When making an award of a money sum, an arbitrator will normally award interest. If the contract in question specifies an interest entitlement that is applied, if not the same rate as is currently awarded by a court is applied. It is for a party who wants to be awarded interest to say so in their case summary and as far as possible calculate it.
Each award will be a tailored to a particular case but usually I identify the parties, state the terms of reference, summarise the relevant undisputed facts and the parties' contentions on the disputed ones, state what my findings are on disputed facts and why, deal with any issues of law in the light of those facts and then state my conclusions on the main issue and where appropriate award costs and interest. I will end the award with a clear statement of what has been decided, for instance "The Defendant is to pay the Claimant £12,000 plus interest of £350 costs assessed at £1,500 within 28 days of the date of this award"
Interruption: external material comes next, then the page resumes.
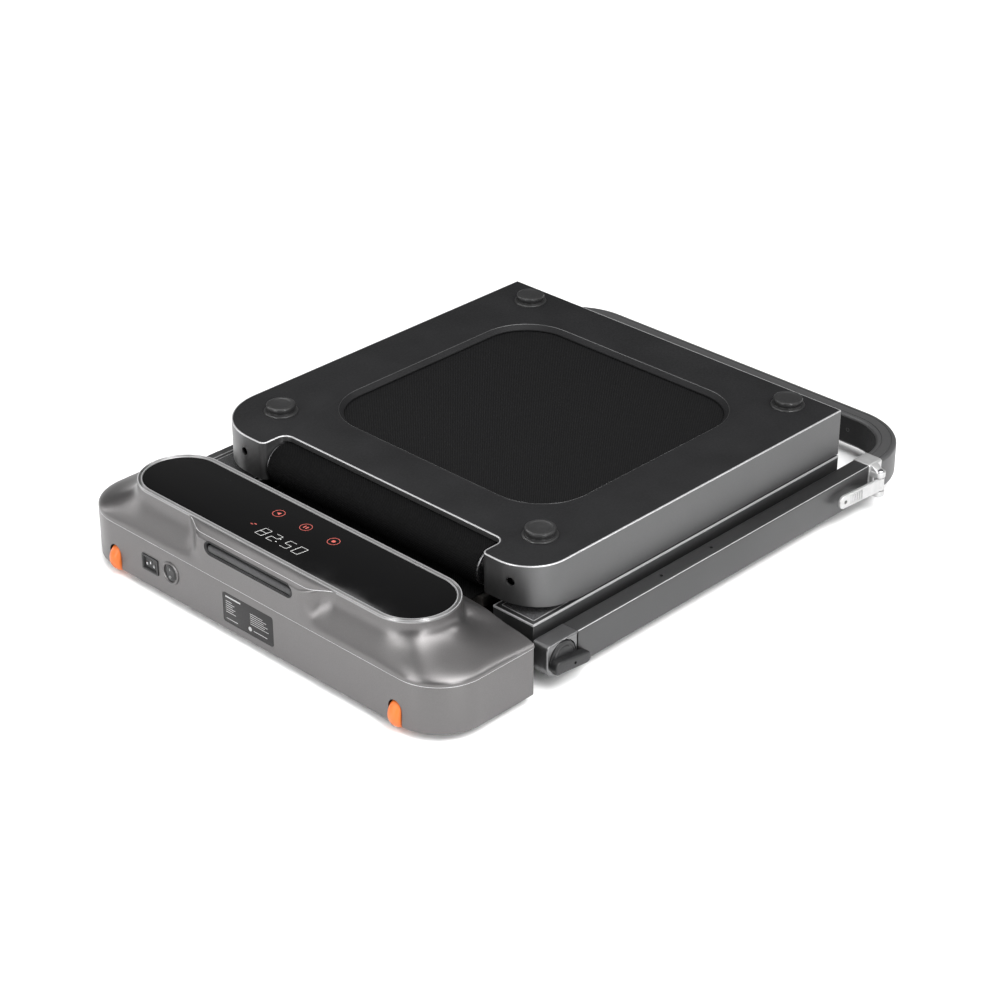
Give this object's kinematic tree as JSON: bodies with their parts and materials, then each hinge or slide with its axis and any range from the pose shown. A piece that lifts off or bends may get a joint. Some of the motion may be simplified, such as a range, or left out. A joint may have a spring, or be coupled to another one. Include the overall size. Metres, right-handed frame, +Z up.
{
  "type": "treadmill",
  "caption": "Folding walking treadmill, folded flat: motor housing with touch display, hinged deck halves with a walking belt, and a fold-down telescopic handrail.",
  "frame": {"origin": "centre of the footprint, on the floor that the machine stands on", "axes": "+X to the right seen from the motor housing's front, which faces -Y; +Y towards the fold and the folded handlebar; +Z up"},
  "size_m": [0.727, 0.987, 0.163],
  "materials": {
    "housing_grey": "satin gunmetal paint",
    "cover_grey": "satin gunmetal paint",
    "silver_trim": "brushed silver trim",
    "black_glass": "near-black gloss panel",
    "black_plastic": "fine moulded texture",
    "soft_black": "soft-touch rubber",
    "orange_wheel": "orange moulded wheel",
    "label": "printed film",
    "circuit": "green board",
    "steel": "turned steel",
    "zinc_steel": "black painted steel",
    "motor_metal": "black painted can",
    "deck_grey": "satin grey paint",
    "skirt_grey": "satin grey paint",
    "panel_black": "matte black panel",
    "board_black": "phenolic-faced board",
    "belt_black": "woven texture",
    "pad_black": "anti-slip texture",
    "foot_black": "moulded rubber",
    "upright_grey": "satin dark grey paint",
    "cast_silver": "cast and polished",
    "bow_grey": "textured dark grey"
  },
  "bodies": {
    "base": {"lower_shell": "housing_grey", "upper_cover": "cover_grey", "grip_cup": "soft_black", "display_bezel": "silver_trim", "display_glass": "black_glass", "display_board": "circuit", "power_inlet": "black_plastic", "switch_bezel": "black_plastic", "rating_label": "label", "wheel_mounts": "steel", "front_feet": "foot_black", "motor": "motor_metal", "drive_belt": "belt_black", "controller": "circuit", "front_axle": "steel", "front_axle_brackets": "zinc_steel", "front_rail_left": "deck_grey", "front_rail_right": "deck_grey", "foot_pads": "pad_black", "front_cross_members": "zinc_steel", "front_board": "board_black", "walking_belt_front": "belt_black", "front_pan": "zinc_steel", "front_guide_bar": "steel", "pivot_bolts": "steel", "front_hinge_leaves": "zinc_steel"},
    "switch": {"power_rocker": "black_plastic"},
    "wheel_left": {"transport_wheel_left": "orange_wheel"},
    "wheel_right": {"transport_wheel_right": "orange_wheel"},
    "motor_spindle": {"motor_rotor": "steel", "motor_fan": "black_plastic"},
    "front_drum": {"front_roller": "steel", "roller_pulley": "cast_silver"},
    "hinge_middle": {"hinge_pins": "steel"},
    "rear_deck": {"rear_hinge_leaves": "zinc_steel", "rear_skirt": "skirt_grey", "rear_panel": "panel_black", "window_rim": "black_plastic", "rear_rails": "deck_grey", "rear_pads": "pad_black", "rear_board": "board_black", "walking_belt_rear": "belt_black", "rear_cross_members": "zinc_steel", "rear_axle": "steel", "rear_guide_bar": "steel", "belt_adjusters": "zinc_steel", "rear_feet": "foot_black"},
    "rear_drum": {"rear_roller": "steel"},
    "handrail": {"uprights": "upright_grey", "upright_knuckles": "upright_grey", "clamp_brackets": "cast_silver", "lever_pins": "steel", "slide_bushes": "black_plastic"},
    "handlebar": {"handlebar_core": "steel", "handlebar_covers": "bow_grey", "handlebar_grip": "bow_grey"},
    "lever_right": {"clamp_lever_right": "cast_silver"},
    "lever_left": {"clamp_lever_left": "cast_silver"},
    "knob_right": {"lock_knob_right": "black_plastic"},
    "knob_left": {"lock_knob_left": "black_plastic"}
  },
  "joints": [
    {"name": "handrail_raise", "type": "hinge", "parent": "base", "child": "handrail", "pos_m": [0, -0.2675, 0.041], "axis": [1, 0, 0], "range_deg": [0, 90]},
    {"name": "handlebar_extend", "type": "slide", "parent": "handrail", "child": "handlebar", "axis": [0, 1, 0], "range_m": [0, 0.08]},
    {"name": "deck_fold", "type": "hinge", "parent": "base", "child": "hinge_middle", "pos_m": [0, 0.3345, 0.0815], "axis": [-1, 0, 0], "range_deg": [0, 130]},
    {"name": "deck_open_flat", "type": "hinge", "parent": "hinge_middle", "child": "rear_deck", "pos_m": [0, 0.3345, 0.0815], "axis": [-1, 0, 0], "range_deg": [0, 50]},
    {"name": "clamp_lever_right_swing", "type": "hinge", "parent": "handrail", "child": "lever_right", "pos_m": [0.356, 0.3695, 0.04], "axis": [0, 0, 1], "range_deg": [0, 110]},
    {"name": "clamp_lever_left_swing", "type": "hinge", "parent": "handrail", "child": "lever_left", "pos_m": [-0.356, 0.3695, 0.04], "axis": [0, 0, -1], "range_deg": [0, 110]},
    {"name": "lock_knob_right_turn", "type": "hinge", "parent": "base", "child": "knob_right", "pos_m": [0.346, -0.2675, 0.041], "axis": [1, 0, 0], "range_deg": [0, 90]},
    {"name": "lock_knob_left_turn", "type": "hinge", "parent": "base", "child": "knob_left", "pos_m": [-0.346, -0.2675, 0.041], "axis": [1, 0, 0], "range_deg": [0, 90]},
    {"name": "power_switch_rock", "type": "hinge", "parent": "base", "child": "switch", "pos_m": [-0.153, -0.482, 0.05], "axis": [1, 0, 0], "range_deg": [0, 10]},
    {"name": "transport_wheel_left_spin", "type": "hinge", "parent": "base", "child": "wheel_left", "pos_m": [-0.2685, -0.4725, 0.025], "axis": [1, 0, 0], "continuous": true},
    {"name": "transport_wheel_right_spin", "type": "hinge", "parent": "base", "child": "wheel_right", "pos_m": [0.2685, -0.4725, 0.025], "axis": [1, 0, 0], "continuous": true},
    {"name": "front_roller_spin", "type": "hinge", "parent": "base", "child": "front_drum", "pos_m": [0.011, -0.3115, 0.0505], "axis": [1, 0, 0], "continuous": true},
    {"name": "motor_spin", "type": "hinge", "parent": "base", "child": "motor_spindle", "pos_m": [-0.13, -0.4055, 0.056], "axis": [1, 0, 0], "continuous": true},
    {"name": "rear_roller_spin", "type": "hinge", "parent": "rear_deck", "child": "rear_drum", "pos_m": [0.011, -0.2555, 0.1125], "axis": [1, 0, 0], "continuous": true}
  ],
  "couplings": [
    {"joint": "deck_open_flat", "follows": "handrail_raise", "ratio": 0.55555},
    {"joint": "motor_spin", "follows": "front_roller_spin", "ratio": 2.75},
    {"joint": "rear_roller_spin", "follows": "front_roller_spin", "ratio": 1}
  ]
}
The scheme can be used during the course of proceedings if all parties agree. The court's permission needs to be obtained to stay the proceedings, but this should be a formality.
There is a limited right of appeal to the High Court against an arbitrator's award, basically if there is an error of law or procedural irregularity.
The Arbitration Act sets out the basis on which an arbitrator is instructed. I believe that this website in conjunction with the Act fully sets out the terms and conditions on which I am prepared to act. I do not see the need for any "small print" making the contract obscure or over-complex. By instructing me you agree to these terms.